Another regulation, No. 24/2024, sets the minimum price for lobster larvae from fishermen at Rp8,500 each. However, the current export price is Rp10,000. Rather than making a loss, these fishermen might well sell the larvae on the black market. The increase in the catch quota of 90 percent, or 419 million larvae per year, also gives the impression of being a sweetener so fishermen do not lose out as a result of these regulations. This increase in the quota is included in the third regulation, No. 28/2024.

The governments of Indonesia and Vietnam have already nominated five companies from each country to form partnerships to manage this commodity. The Indonesian companies will supply larvae to cultivation companies in Vietnam, then the Vietnamese companies will export the fully-grown lobsters to China, where they sell for around Rp1 million each.

The high price at which lobsters are sold overseas should push minister Trenggono to ramp up the downstreaming of lobsters in Indonesia. This way, Indonesia would make huge profits. The cultivation of lobsters in Vietnam—even if it involves Indonesian companies—also sounds strange. It is obviously a way of making quick profits. The sale of larvae to Vietnam will naturally bring in money faster for investors than waiting eight to 12 months until the lobsters in Indonesia are fully grown.

Moreover, Minister Trenggono’s claim that the state will receive non-tax revenues from these exports is also illogical. In order to maximize these non-tax revenues, the Maritime Affairs Ministry is to establish a public service agency that will buy larvae from fishermen, then sell them on to exporters with a profit margin of around Rp3,000 each.

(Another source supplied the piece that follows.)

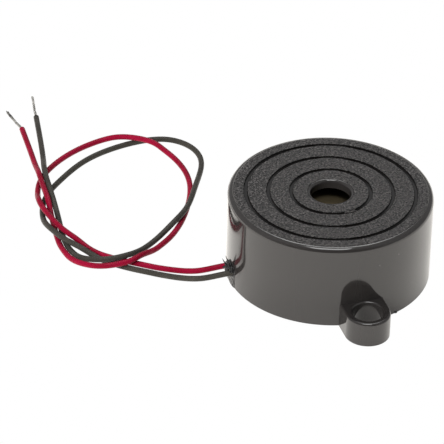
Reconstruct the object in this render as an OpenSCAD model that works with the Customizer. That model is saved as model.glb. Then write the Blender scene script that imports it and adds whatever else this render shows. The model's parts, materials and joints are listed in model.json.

But this calculation could be misleading because the price set by the government is below the market price. It is highly likely that fishermen will be reluctant to sell larvae to this ministerial body.

Meanwhile, exporters will not hesitate to buy and sell larvae on the black market that has flourished since the government banned their export. After all, these transactions are still profitable because the price of larvae in Vietnam is very high.

Minister Trenggono’s lobster policies are even more suspicious because the companies that will be involved in exports were not chosen through a strict selection process. The track records of these five cultivation and export companies are rather dubious, and the provisions and appointment process are also vague.

An investigation by this magazine found that the domestic partner companies are owned by former senior law enforcement officials such as police officers, prosecutors and also military personnel. Before being appointed Maritime Affairs and Fisheries Minister, Trenggono was Deputy Defense Minister. It is fair to suspect that the companies involved are only rent seekers, not real exporters.

Therefore, if not corrected, the consequence of Minister Trenggono’s policies will be the destruction of Indonesian maritime resources. The reduction in the minimum size of lobsters that can be exported as well as the increase in the number of types of lobsters can be exploited will lead to large-scale exploitation. The downstreaming of lobsters is simply a contrivance that—it is easy to suspect—is a design for corruption through the extraction of abundant natural resources.